Your profile and your town pages work as a pair. The profile gets you the map pin; the town pages tell Google which map searches you deserve to appear in. Without the pages, your service-area list is just a claim. With them, it is backed by real content.
This is exactly how Brightray builds sites for trades — every website for plumbers can include a page per town you cover, so your Google presence has something solid to stand on. If you want to see the town structure in action, browse the locations we cover.
A 2026 local-SEO checklist for plumbers
| Task | Why it matters | Cost |
|---|---|---|
| Claim & verify Google Business Profile | No profile, no map pack | Free |
| Set primary category to "Plumber" | Biggest relevance signal | Free |
| List up to 20 service-area towns | Widens where you can rank | Free |
| Ask every customer for a review | Prominence + recency | Free |
| Reply to all reviews | Ranking signal + trust | Free (10 min/week) |
| Make NAP identical everywhere | Confirms you're legit | Free |
| Website with one page per town | Anchors the whole thing | One-off build |
| Add fresh job photos monthly | Signals an active business | Free |
Notice how much of this is free and just takes discipline. The one thing you pay for once — the website — is the piece that makes all the free work actually convert into map-pack rankings.
How long does it take?
Expect a completed, review-active profile to start moving up the map pack over 6 to 12 weeks, faster in a smaller town with less competition. The website can be live much sooner — Brightray builds go live in about 7 days — so the anchor is in place while your reviews build.

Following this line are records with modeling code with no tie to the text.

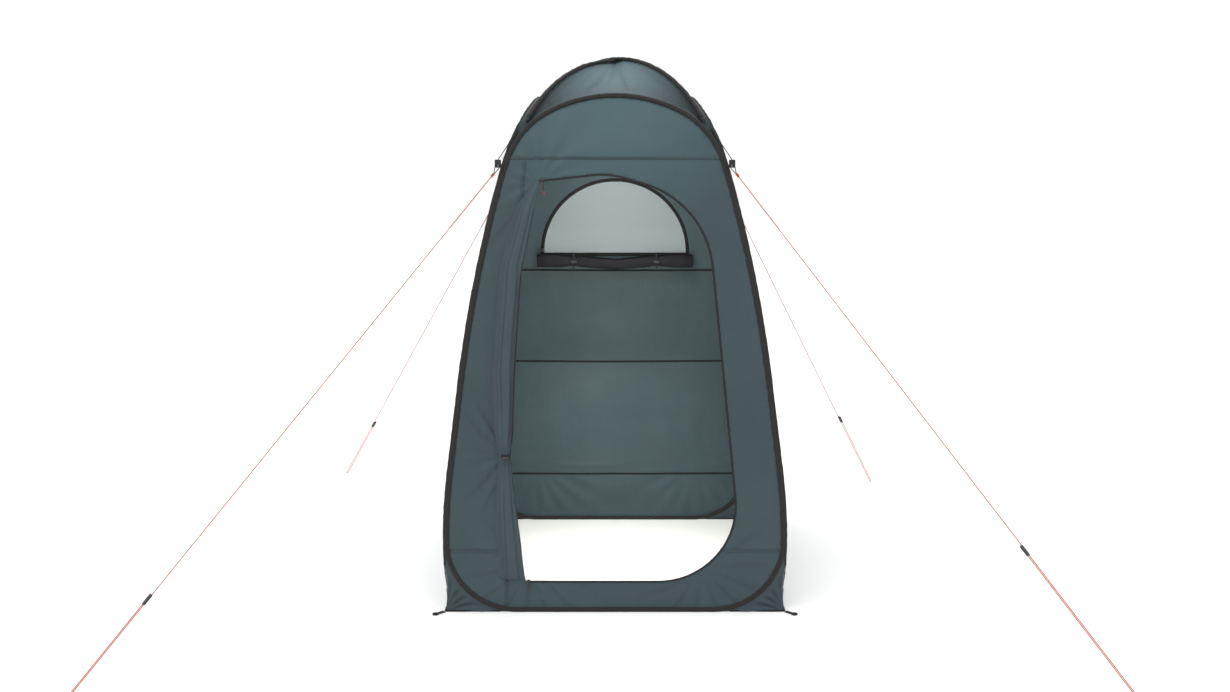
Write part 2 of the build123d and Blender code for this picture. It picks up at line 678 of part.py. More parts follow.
# ---------------- Peg loops at the ground corners ----------------
LOOP_LENGTH = 46.0
LOOP_START = (BASE_HALF + SHEET_HALF) * sqrt(2) + 3.0
for corner, turn in CORNERS.items():
    with BuildPart() as peg_loop:
        with BuildPart(mode=Mode.PRIVATE) as strap:
            with Locations((LOOP_START + LOOP_LENGTH / 2, 0, 2.0)):
                Box(LOOP_LENGTH, 14, 3)
            with Locations((LOOP_START + LOOP_LENGTH - 8, 0, 2.5)):
                Cylinder(11, 4)
                Cylinder(6, 6, mode=Mode.SUBTRACT)
        add(strap.part.rotate(Axis.Z, turn - 45))
    finish_part(peg_loop, f"peg_loop_{corner}")
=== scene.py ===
"""Looks of the pop-up privacy shower tent, in metres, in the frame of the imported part."""

from math import asin, atan2, copysign, cos, dist, hypot, pi, radians, sin, sqrt

import bpy
import numpy as np
from mathutils import Matrix, Vector, geometry, kdtree
from mathutils.noise import noise


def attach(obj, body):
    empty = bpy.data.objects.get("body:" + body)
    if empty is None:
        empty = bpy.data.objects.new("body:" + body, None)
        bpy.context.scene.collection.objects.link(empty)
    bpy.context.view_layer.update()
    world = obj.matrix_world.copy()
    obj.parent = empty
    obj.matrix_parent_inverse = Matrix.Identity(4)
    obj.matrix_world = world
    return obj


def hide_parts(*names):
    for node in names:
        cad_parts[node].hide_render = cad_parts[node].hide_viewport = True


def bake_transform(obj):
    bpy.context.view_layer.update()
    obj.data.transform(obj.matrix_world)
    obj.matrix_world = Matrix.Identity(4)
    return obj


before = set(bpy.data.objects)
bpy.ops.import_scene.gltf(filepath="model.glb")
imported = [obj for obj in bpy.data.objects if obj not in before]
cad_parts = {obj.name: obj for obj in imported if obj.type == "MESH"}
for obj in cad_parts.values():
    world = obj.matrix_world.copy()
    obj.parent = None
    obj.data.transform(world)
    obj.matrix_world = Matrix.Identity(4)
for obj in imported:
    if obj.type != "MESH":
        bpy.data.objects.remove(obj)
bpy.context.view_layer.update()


def new_object(name, data):
    obj = bpy.data.objects.new(name, data)
    bpy.context.collection.objects.link(obj)
    return obj


# ---- camera
camera_data = bpy.data.cameras.new("camera")
camera_data.lens = 38.96
camera_data.sensor_width = 36
camera = new_object("camera", camera_data)
camera.location = (0, -5.10, 1.593)
camera.rotation_euler = (radians(90 - 8.2), 0, 0)
bpy.context.scene.camera = camera

# ---- tent shape, as in the part
BASE_HALF, UPRIGHT = 0.598, 0.250
LOWER_RADIUS, LOWER_LEAN, LEAN_TOP = 2.0, radians(7), 0.8
MIDDLE_RADIUS, MIDDLE_TOP, UPPER_RADIUS = 5.2, 1.5, 1.2
CORNER_RADIUS, ARCH_START, ARCH_SHOULDER, ARCH_CROWN = 0.25, 1.58, 0.30, 1.807
SLEEVE_WIDTH, SLEEVE_HALF = 0.018, 0.0025
# Insets from a hoop's outer edge: the wall cloth, and the middle of the cloth sleeve over it.
PANEL_INSET, SLEEVE_INSET = SLEEVE_WIDTH - 0.0035, 0.0078
HOOP_SLEEVE, ROD_SLEEVE = (0.0084, 0.0040), (0.0105, 0.0060)
APEX, ROD_REACH, ROD_END_HEIGHT, ROD_STEP = 1.938, 0.443, 1.710, 0.009
SIDES = {"front": 0, "right": 90, "back": 180, "left": 270}
CORNERS = {"front_right": 0, "rear_right": 90, "rear_left": 180, "front_left": 270}

low_u = BASE_HALF - LOWER_RADIUS + LOWER_RADIUS * cos(LOWER_LEAN)
low_z = UPRIGHT + LOWER_RADIUS * sin(LOWER_LEAN)
mid_u = low_u - (LEAN_TOP - low_z) * sin(LOWER_LEAN) / cos(LOWER_LEAN)
mid_c = (mid_u - MIDDLE_RADIUS * cos(LOWER_LEAN), LEAN_TOP - MIDDLE_RADIUS * sin(LOWER_LEAN))
MIDDLE_LEAN = asin((MIDDLE_TOP - mid_c[1]) / MIDDLE_RADIUS)
top_u = mid_c[0] + MIDDLE_RADIUS * cos(MIDDLE_LEAN)
top_c = (top_u - UPPER_RADIUS * cos(MIDDLE_LEAN), MIDDLE_TOP - UPPER_RADIUS * sin(MIDDLE_LEAN))
ARCH_LEAN = asin((ARCH_START - top_c[1]) / (UPPER_RADIUS - SLEEVE_HALF))
arch_u = top_c[0] + (UPPER_RADIUS - SLEEVE_HALF) * cos(ARCH_LEAN)
shoulder_c = (arch_u - ARCH_SHOULDER * cos(ARCH_LEAN), ARCH_START - ARCH_SHOULDER * sin(ARCH_LEAN))
rise = ARCH_CROWN - shoulder_c[1] - ARCH_SHOULDER
reach = (rise**2 + shoulder_c[0] ** 2) / (2 * rise)
CROWN_RADIUS = ARCH_SHOULDER + reach
CROWN_LEAN = atan2(reach - rise, shoulder_c[0])
crown_z = ARCH_CROWN - CROWN_RADIUS


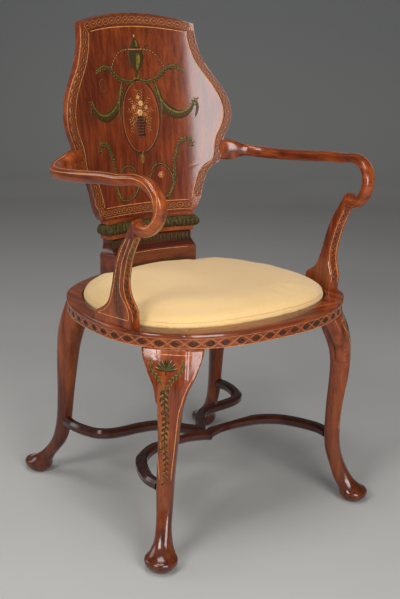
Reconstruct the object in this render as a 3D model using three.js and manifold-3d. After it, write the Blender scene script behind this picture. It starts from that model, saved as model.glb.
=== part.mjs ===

Local SEO is not a one-off. Keep the reviews trickling in, keep the photos coming, and keep your town pages accurate. That steady drumbeat is what holds a plumbing business in the top three while competitors drift in and out.
Asked and answered.
How do I get my plumbing business to show up on Google Maps?+
Claim and verify a free Google Business Profile, set the primary category to "Plumber", and complete every field including your service-area towns. Once Google verifies you (usually within a few days, sometimes by a short video), your business becomes eligible to appear on Google Maps and in the local map pack. Steady recent reviews then push you up the order.
Do I need a physical shop address to rank on Google as a plumber?+
No. Most plumbers are service-area businesses working from home. Google lets you hide your home address and instead list up to 20 towns or postcodes you serve. You still get a full profile and can rank in the map pack — you just show "serves your area" rather than a shopfront.
How many Google reviews does a plumber need to rank well?+
There is no magic number, and steady recent reviews beat a big old pile. A profile earning a handful of genuine reviews every month, each one replied to, will usually out-rank a rival with more reviews that all landed years ago. Aim to ask every happy customer on the day, using a saved review link.
Why does my website need a separate page for each town?+
A single "we cover the local area" page gives Google nothing specific to match against a search like "plumber in Kirkintilloch". A dedicated page per town gives Google a relevant page to rank in normal results and backs up your service-area claim, widening the map-pack searches you appear in. It is the anchor that makes the free profile work harder.
Is Google Business Profile really free for plumbers?+
Yes, completely. Claiming, verifying and running a Google Business Profile costs nothing, and it is the single most valuable local marketing asset a plumber has. The only thing worth paying for once is a proper website with town pages to anchor the profile, which is what turns your free listing into steady map-pack rankings.